The government of Beijing, China, is considering passing a new law which would cut traffic by about 50 percent.
Billed as an effort to curb the city's seemingly never-ending gridlock problem, the proposed law would specify days when only vehicles with an even or an odd license plate number are allowed on public streets. It would not be a city-wide ban as only the most congested areas would be affected, and it would only be enforced during the busiest hours of the day.
Over the last decade, Beijing has tried to reduce traffic congestion in many different ways but most have failed. The new law's sponsors claim that it will be effective because it is aimed at specific areas and specific windows of time during the day.
Be that as it may, the proposed measure leaves several high-placed members of Beijing's government skeptical.

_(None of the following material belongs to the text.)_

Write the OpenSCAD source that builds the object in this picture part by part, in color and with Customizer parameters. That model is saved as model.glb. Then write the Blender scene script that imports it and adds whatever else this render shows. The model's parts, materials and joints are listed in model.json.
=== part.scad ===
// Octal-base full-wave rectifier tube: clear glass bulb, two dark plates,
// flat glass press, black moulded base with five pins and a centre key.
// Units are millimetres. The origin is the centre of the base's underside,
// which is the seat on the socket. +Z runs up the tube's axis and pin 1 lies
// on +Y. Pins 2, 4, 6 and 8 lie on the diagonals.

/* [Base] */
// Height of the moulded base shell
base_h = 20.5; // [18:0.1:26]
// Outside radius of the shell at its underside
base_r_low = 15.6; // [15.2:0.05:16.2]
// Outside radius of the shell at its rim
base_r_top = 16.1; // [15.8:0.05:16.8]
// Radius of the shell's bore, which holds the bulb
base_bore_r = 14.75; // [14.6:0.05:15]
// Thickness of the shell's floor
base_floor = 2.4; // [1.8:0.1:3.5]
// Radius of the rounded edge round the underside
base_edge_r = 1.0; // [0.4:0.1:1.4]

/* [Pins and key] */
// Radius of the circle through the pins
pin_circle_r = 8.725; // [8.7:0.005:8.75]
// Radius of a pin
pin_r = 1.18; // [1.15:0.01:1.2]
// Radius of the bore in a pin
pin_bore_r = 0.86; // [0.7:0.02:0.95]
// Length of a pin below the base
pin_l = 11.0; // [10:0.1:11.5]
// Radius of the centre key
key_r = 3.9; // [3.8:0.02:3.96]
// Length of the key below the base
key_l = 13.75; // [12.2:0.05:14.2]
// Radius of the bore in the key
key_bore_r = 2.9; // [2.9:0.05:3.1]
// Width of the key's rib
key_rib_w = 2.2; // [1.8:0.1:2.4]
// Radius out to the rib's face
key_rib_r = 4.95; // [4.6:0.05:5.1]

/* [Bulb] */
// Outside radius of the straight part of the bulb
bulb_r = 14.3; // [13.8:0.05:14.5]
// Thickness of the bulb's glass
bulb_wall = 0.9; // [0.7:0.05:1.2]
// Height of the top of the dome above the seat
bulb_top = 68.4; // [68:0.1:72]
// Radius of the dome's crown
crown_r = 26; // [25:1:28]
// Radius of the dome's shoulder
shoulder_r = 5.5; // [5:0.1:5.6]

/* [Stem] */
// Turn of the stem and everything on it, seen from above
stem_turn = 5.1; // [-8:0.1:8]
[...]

"I think caution is required. [The new law] could ease traffic congestion in the short term, but it can't solve the problem at the root," said Wang Limei, the secretary general of the China Road Transport Association, in an interview with China Daily.
Other critics fear that the law will only affect members of the lower and middle classes who only have a single car in their household.
"Rich people can buy two or even four or five cars to evade the odd-even car plate measure," said a businessman.
A similar measure was enforced for two months in 2008 to prepare for the Olympic Games. During that time, traffic decreased by 21 percent on big roads and the average speed on all roads went up by 27 percent.